Kolanovic, whose calls have moved the stock market in the past, cited a slew of reasons in his call for year-end rally, including a decline in volatility and strong earnings in addition to forecasts on Fed and trade policy.
Though both the Dow Jones Industrial Average and the S&P 500 were well out of correction levels when Kolvanovic penned his note on Dec. 3, both indexes plunged shortly thereafter. The blue-chip Dow swooned 2,498.97 points — or 9.6 percent — between the market's close on Dec. 3 through the end of the year while the S&P 500 lost more than 10 percent over the same time.

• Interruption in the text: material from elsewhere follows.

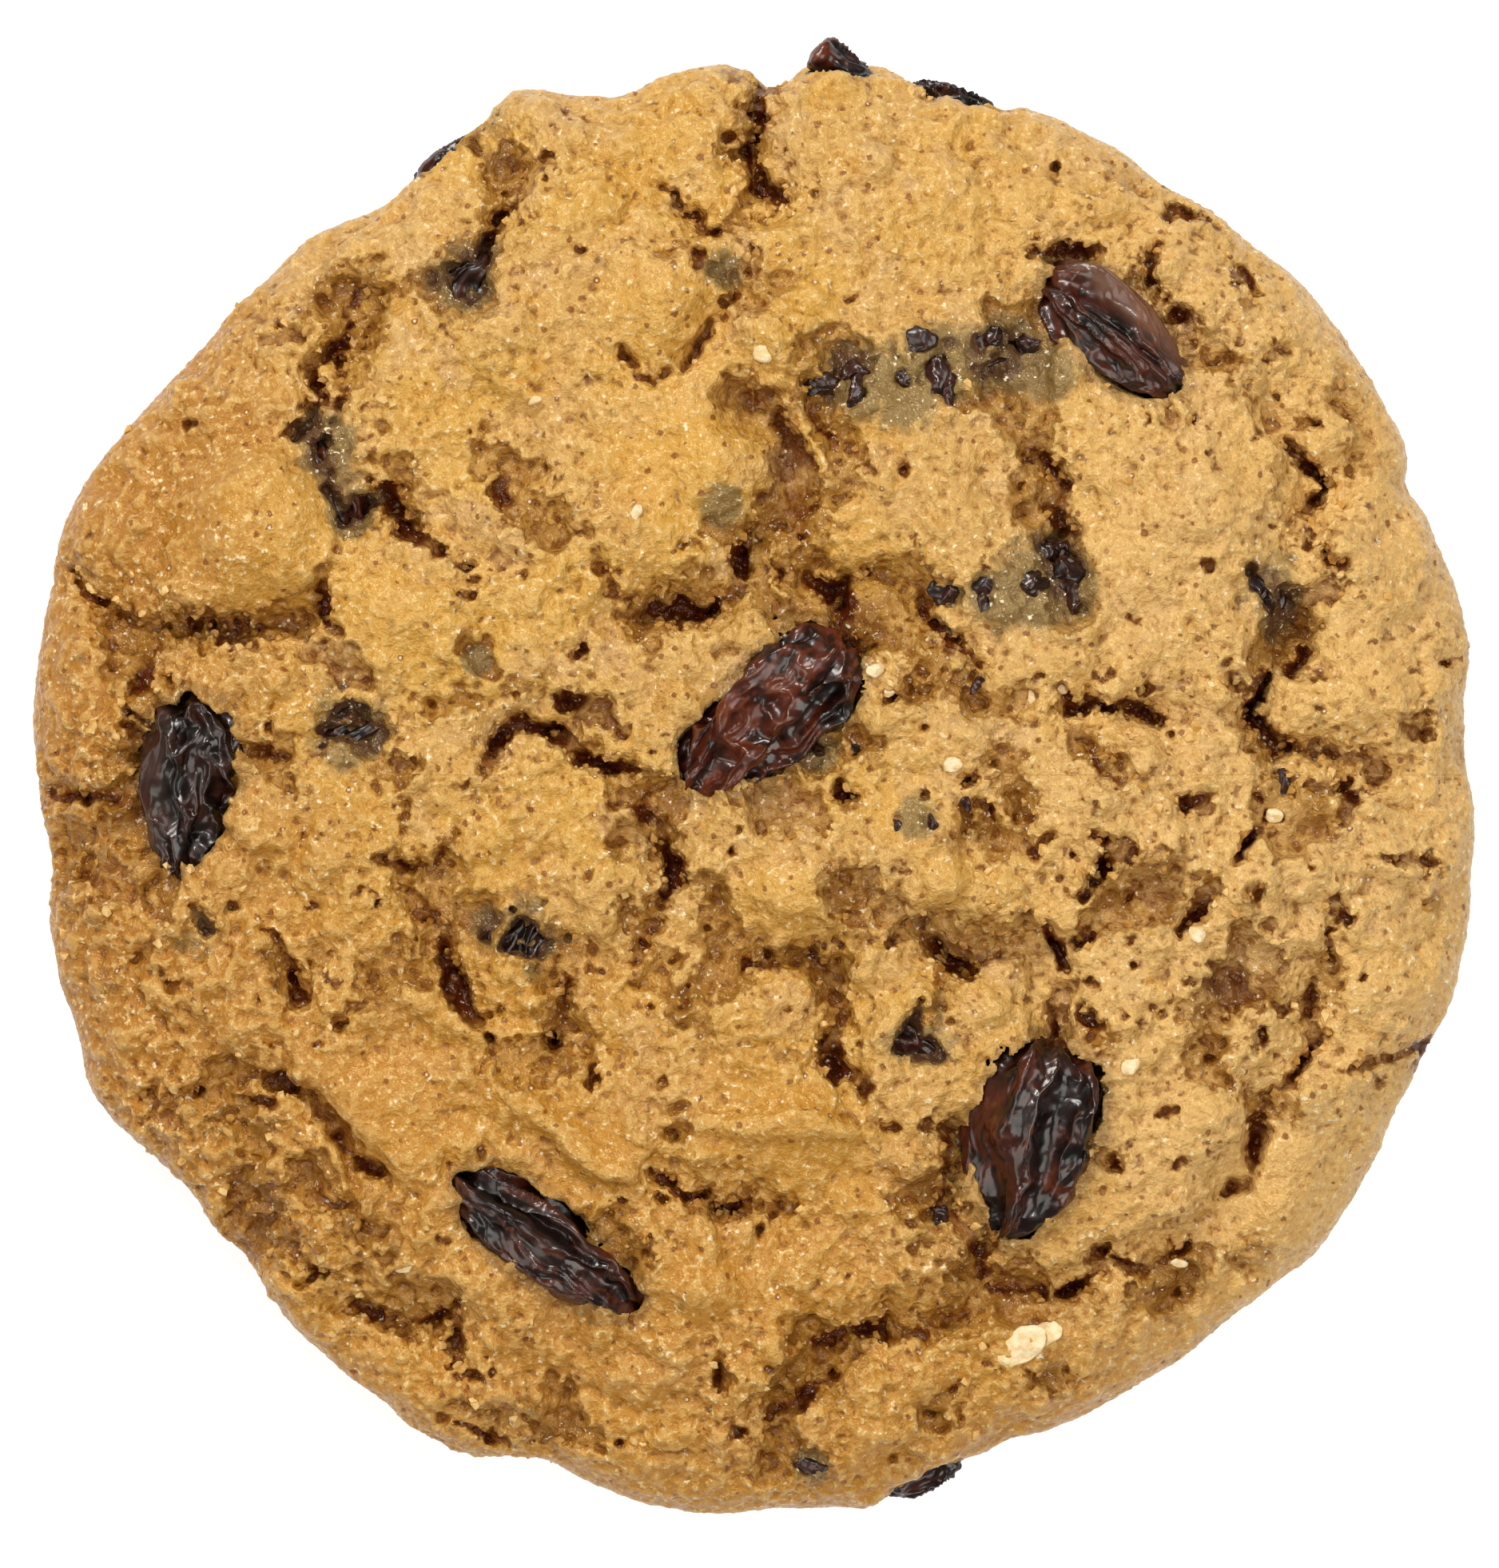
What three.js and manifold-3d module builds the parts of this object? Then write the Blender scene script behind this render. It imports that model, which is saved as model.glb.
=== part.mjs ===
// An oatmeal raisin cookie, lying on its flat baked underside. Millimetres, +Z up.
// The dough is one solid with its cracks, crags and lumps in relief. Each raisin is a solid of its own,
// pressed into a pocket of the dough.

import * as THREE from 'three';
import { ImprovedNoise } from 'three/addons/math/ImprovedNoise.js';
import { mergeVertices } from 'three/addons/utils/BufferGeometryUtils.js';
import Module from 'manifold-3d';

// ---- Driving dimensions ----

const radius = 42.0; // mean radius of the outline
const thickness = 12.0; // height of the middle, before its relief
const rimHeight = 4.3; // height of the widest line above the underside
const footInset = 3.8; // the flat underside ends this far inside the widest line
const ringStep = 1.6; // distance between two rings of the surface
const pocketGap = 0.3; // free space between a raisin and its pocket

const degree = Math.PI / 180;
const { lerp, smoothstep } = THREE.MathUtils;
const grain = new ImprovedNoise();

// ---- Outline ----

// The dough spread unevenly in the oven: angle and spread in degrees, out in mm beyond the mean radius.
const edgeLobes = [
  { at: 13, spread: 6, out: 0.5 },
  { at: 38, spread: 11, out: 1.1 },
  { at: 63, spread: 6, out: 0.5 },
  { at: 82, spread: 3.5, out: 0.5 },
  { at: 101, spread: 3.6, out: -1.6 },
  { at: 109, spread: 2.4, out: 0.8 },
  { at: 122, spread: 4.6, out: -2.0 },
  { at: 139, spread: 8, out: -1.5 },
  { at: 158, spread: 8, out: 0.6 },
  { at: 184, spread: 5, out: -0.7 },
  { at: 206, spread: 4, out: 0.8 },
  { at: 221, spread: 8, out: -1.1 },
  { at: 246, spread: 4, out: 0.7 },
  { at: 267, spread: 7, out: 1.1 },
  { at: 282, spread: 4, out: 1.1 },
  { at: 325, spread: 11, out: 1.2 },
  { at: 346, spread: 4, out: 0.6 },
];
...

All 11 S&P 500 sectors finished in the red for the month of December while U.S. Treasury bonds, considered a safe haven for worried investors, saw buying balloon. The Dow and S&P 500 remain more than 15 percent off their all-time highs and both closed more than 2.4 percent lower Thursday.
Follow the money
Kolanovic said there was a buy signal in the flow of money into and out of stocks. The retail investor was selling stocks en masse to end the year, but the major pension funds were buying. Historically, it has paid off to follow the institutional money flows while fading the little guy, said the analyst.
"Retail flows are generally considered to be a contrarian market indicator. More often than not, retail investors tend to buy at times of exuberance and sell at times of panic," Kolanovic wrote. Looking at historical data, "one can see that buying after large mutual fund outflows was historically profitable."
Meanwhile, institutional fixed-weight portfolios, such as large pension funds, usually have a better track record of market timing, he added. In December, such funds bought at levels similar to those of 2002, 2008 and 2011, near the end of cyclical market bottoms.
"For unlevered investors, and those with less sensitivity to market-to-market volatility, pension fund buying is likely a positive market signal," he added. "In summary, both mutual fund and pension flows suggest positive market performance in the future."